Exercise goal
Reproduce the listing verbatim.

Source data
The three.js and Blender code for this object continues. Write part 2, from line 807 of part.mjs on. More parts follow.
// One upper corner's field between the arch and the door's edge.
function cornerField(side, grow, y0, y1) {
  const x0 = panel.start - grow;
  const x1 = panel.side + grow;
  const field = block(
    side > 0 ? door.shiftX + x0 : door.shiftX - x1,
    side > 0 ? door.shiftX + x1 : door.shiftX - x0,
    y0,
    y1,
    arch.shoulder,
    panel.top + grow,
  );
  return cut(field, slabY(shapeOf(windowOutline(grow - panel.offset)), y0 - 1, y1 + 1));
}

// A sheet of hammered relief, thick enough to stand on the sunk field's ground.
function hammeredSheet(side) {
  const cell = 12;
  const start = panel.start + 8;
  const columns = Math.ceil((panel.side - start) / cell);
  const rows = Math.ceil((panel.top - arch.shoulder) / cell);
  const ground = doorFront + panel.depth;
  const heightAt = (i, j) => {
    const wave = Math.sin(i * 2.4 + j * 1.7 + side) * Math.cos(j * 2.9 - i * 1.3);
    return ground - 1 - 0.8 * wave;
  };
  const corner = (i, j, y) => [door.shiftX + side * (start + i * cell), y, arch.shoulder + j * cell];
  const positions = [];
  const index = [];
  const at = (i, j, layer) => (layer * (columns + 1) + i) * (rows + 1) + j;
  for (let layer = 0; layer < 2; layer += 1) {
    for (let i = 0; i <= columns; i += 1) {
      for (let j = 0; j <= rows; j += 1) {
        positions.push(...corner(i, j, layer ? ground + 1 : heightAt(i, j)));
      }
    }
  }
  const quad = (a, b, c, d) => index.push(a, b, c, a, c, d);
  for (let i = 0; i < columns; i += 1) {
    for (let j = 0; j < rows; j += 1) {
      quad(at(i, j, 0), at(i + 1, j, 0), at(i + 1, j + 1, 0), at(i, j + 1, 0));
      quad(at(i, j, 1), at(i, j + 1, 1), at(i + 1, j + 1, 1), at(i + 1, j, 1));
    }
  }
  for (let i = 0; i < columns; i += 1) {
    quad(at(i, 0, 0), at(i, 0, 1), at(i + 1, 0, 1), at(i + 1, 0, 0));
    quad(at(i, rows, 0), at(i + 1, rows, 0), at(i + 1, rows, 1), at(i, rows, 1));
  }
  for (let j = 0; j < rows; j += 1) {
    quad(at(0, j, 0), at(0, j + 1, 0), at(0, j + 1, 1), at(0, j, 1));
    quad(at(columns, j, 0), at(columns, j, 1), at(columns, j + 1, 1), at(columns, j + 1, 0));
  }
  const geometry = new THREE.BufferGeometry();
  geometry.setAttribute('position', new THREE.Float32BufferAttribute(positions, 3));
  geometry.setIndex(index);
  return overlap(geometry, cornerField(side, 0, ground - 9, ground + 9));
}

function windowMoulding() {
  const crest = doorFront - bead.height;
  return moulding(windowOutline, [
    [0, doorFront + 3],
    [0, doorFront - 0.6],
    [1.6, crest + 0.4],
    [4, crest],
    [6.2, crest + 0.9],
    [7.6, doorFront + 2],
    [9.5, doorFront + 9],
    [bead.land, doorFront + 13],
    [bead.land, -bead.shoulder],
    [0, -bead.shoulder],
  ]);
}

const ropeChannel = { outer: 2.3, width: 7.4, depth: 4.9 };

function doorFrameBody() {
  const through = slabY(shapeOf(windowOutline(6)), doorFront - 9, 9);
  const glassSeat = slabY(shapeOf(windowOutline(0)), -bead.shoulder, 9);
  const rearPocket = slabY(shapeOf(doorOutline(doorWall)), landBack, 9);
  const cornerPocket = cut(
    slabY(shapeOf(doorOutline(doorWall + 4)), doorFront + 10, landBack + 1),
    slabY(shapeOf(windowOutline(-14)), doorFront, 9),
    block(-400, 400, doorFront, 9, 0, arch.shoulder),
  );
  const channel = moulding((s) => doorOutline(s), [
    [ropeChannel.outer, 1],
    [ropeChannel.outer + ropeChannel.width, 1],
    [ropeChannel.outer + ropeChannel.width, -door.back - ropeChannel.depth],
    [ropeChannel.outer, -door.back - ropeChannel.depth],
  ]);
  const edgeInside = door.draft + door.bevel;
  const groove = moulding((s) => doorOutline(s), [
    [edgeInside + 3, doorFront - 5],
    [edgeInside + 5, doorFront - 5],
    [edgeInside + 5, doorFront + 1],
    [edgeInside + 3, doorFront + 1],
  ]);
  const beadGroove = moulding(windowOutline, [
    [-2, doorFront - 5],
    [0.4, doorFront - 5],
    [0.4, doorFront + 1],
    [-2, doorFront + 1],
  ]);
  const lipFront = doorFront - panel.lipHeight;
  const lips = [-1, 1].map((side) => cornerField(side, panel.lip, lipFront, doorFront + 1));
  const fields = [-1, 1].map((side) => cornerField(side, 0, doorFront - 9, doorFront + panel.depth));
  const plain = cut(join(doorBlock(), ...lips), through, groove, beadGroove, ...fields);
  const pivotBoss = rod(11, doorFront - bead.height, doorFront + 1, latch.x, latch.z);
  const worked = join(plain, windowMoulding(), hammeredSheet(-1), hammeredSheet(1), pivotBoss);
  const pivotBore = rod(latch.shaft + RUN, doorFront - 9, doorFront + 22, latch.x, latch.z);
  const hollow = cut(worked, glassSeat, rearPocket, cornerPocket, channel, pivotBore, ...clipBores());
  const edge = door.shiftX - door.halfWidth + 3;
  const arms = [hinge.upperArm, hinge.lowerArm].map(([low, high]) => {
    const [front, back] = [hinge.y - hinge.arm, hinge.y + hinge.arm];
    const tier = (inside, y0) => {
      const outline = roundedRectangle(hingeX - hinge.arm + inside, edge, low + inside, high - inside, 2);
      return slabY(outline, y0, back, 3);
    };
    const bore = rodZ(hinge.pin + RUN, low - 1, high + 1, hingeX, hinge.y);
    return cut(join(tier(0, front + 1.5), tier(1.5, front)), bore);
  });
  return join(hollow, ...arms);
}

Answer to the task
The three.js and Blender code for this object continues. Write part 2, from line 807 of part.mjs on. More parts follow.
// One upper corner's field between the arch and the door's edge.
function cornerField(side, grow, y0, y1) {
  const x0 = panel.start - grow;
  const x1 = panel.side + grow;
  const field = block(
    side > 0 ? door.shiftX + x0 : door.shiftX - x1,
    side > 0 ? door.shiftX + x1 : door.shiftX - x0,
    y0,
    y1,
    arch.shoulder,
    panel.top + grow,
  );
  return cut(field, slabY(shapeOf(windowOutline(grow - panel.offset)), y0 - 1, y1 + 1));
}

// A sheet of hammered relief, thick enough to stand on the sunk field's ground.
function hammeredSheet(side) {
  const cell = 12;
  const start = panel.start + 8;
  const columns = Math.ceil((panel.side - start) / cell);
  const rows = Math.ceil((panel.top - arch.shoulder) / cell);
  const ground = doorFront + panel.depth;
  const heightAt = (i, j) => {
    const wave = Math.sin(i * 2.4 + j * 1.7 + side) * Math.cos(j * 2.9 - i * 1.3);
    return ground - 1 - 0.8 * wave;
  };
  const corner = (i, j, y) => [door.shiftX + side * (start + i * cell), y, arch.shoulder + j * cell];
  const positions = [];
  const index = [];
  const at = (i, j, layer) => (layer * (columns + 1) + i) * (rows + 1) + j;
  for (let layer = 0; layer < 2; layer += 1) {
    for (let i = 0; i <= columns; i += 1) {
      for (let j = 0; j <= rows; j += 1) {
        positions.push(...corner(i, j, layer ? ground + 1 : heightAt(i, j)));
      }
    }
  }
  const quad = (a, b, c, d) => index.push(a, b, c, a, c, d);
  for (let i = 0; i < columns; i += 1) {
    for (let j = 0; j < rows; j += 1) {
      quad(at(i, j, 0), at(i + 1, j, 0), at(i + 1, j + 1, 0), at(i, j + 1, 0));
      quad(at(i, j, 1), at(i, j + 1, 1), at(i + 1, j + 1, 1), at(i + 1, j, 1));
    }
  }
  for (let i = 0; i < columns; i += 1) {
    quad(at(i, 0, 0), at(i, 0, 1), at(i + 1, 0, 1), at(i + 1, 0, 0));
    quad(at(i, rows, 0), at(i + 1, rows, 0), at(i + 1, rows, 1), at(i, rows, 1));
  }
  for (let j = 0; j < rows; j += 1) {
    quad(at(0, j, 0), at(0, j + 1, 0), at(0, j + 1, 1), at(0, j, 1));
    quad(at(columns, j, 0), at(columns, j, 1), at(columns, j + 1, 1), at(columns, j + 1, 0));
  }
  const geometry = new THREE.BufferGeometry();
  geometry.setAttribute('position', new THREE.Float32BufferAttribute(positions, 3));
  geometry.setIndex(index);
  return overlap(geometry, cornerField(side, 0, ground - 9, ground + 9));
}

function windowMoulding() {
  const crest = doorFront - bead.height;
  return moulding(windowOutline, [
    [0, doorFront + 3],
    [0, doorFront - 0.6],
    [1.6, crest + 0.4],
    [4, crest],
    [6.2, crest + 0.9],
    [7.6, doorFront + 2],
    [9.5, doorFront + 9],
    [bead.land, doorFront + 13],
    [bead.land, -bead.shoulder],
    [0, -bead.shoulder],
  ]);
}

const ropeChannel = { outer: 2.3, width: 7.4, depth: 4.9 };

function doorFrameBody() {
  const through = slabY(shapeOf(windowOutline(6)), doorFront - 9, 9);
  const glassSeat = slabY(shapeOf(windowOutline(0)), -bead.shoulder, 9);
  const rearPocket = slabY(shapeOf(doorOutline(doorWall)), landBack, 9);
  const cornerPocket = cut(
    slabY(shapeOf(doorOutline(doorWall + 4)), doorFront + 10, landBack + 1),
    slabY(shapeOf(windowOutline(-14)), doorFront, 9),
    block(-400, 400, doorFront, 9, 0, arch.shoulder),
  );
  const channel = moulding((s) => doorOutline(s), [
    [ropeChannel.outer, 1],
    [ropeChannel.outer + ropeChannel.width, 1],
    [ropeChannel.outer + ropeChannel.width, -door.back - ropeChannel.depth],
    [ropeChannel.outer, -door.back - ropeChannel.depth],
  ]);
  const edgeInside = door.draft + door.bevel;
  const groove = moulding((s) => doorOutline(s), [
    [edgeInside + 3, doorFront - 5],
    [edgeInside + 5, doorFront - 5],
    [edgeInside + 5, doorFront + 1],
    [edgeInside + 3, doorFront + 1],
  ]);
  const beadGroove = moulding(windowOutline, [
    [-2, doorFront - 5],
    [0.4, doorFront - 5],
    [0.4, doorFront + 1],
    [-2, doorFront + 1],
  ]);
  const lipFront = doorFront - panel.lipHeight;
  const lips = [-1, 1].map((side) => cornerField(side, panel.lip, lipFront, doorFront + 1));
  const fields = [-1, 1].map((side) => cornerField(side, 0, doorFront - 9, doorFront + panel.depth));
  const plain = cut(join(doorBlock(), ...lips), through, groove, beadGroove, ...fields);
  const pivotBoss = rod(11, doorFront - bead.height, doorFront + 1, latch.x, latch.z);
  const worked = join(plain, windowMoulding(), hammeredSheet(-1), hammeredSheet(1), pivotBoss);
  const pivotBore = rod(latch.shaft + RUN, doorFront - 9, doorFront + 22, latch.x, latch.z);
  const hollow = cut(worked, glassSeat, rearPocket, cornerPocket, channel, pivotBore, ...clipBores());
  const edge = door.shiftX - door.halfWidth + 3;
  const arms = [hinge.upperArm, hinge.lowerArm].map(([low, high]) => {
    const [front, back] = [hinge.y - hinge.arm, hinge.y + hinge.arm];
    const tier = (inside, y0) => {
      const outline = roundedRectangle(hingeX - hinge.arm + inside, edge, low + inside, high - inside, 2);
      return slabY(outline, y0, back, 3);
    };
    const bore = rodZ(hinge.pin + RUN, low - 1, high + 1, hingeX, hinge.y);
    return cut(join(tier(0, front + 1.5), tier(1.5, front)), bore);
  });
  return join(hollow, ...arms);
}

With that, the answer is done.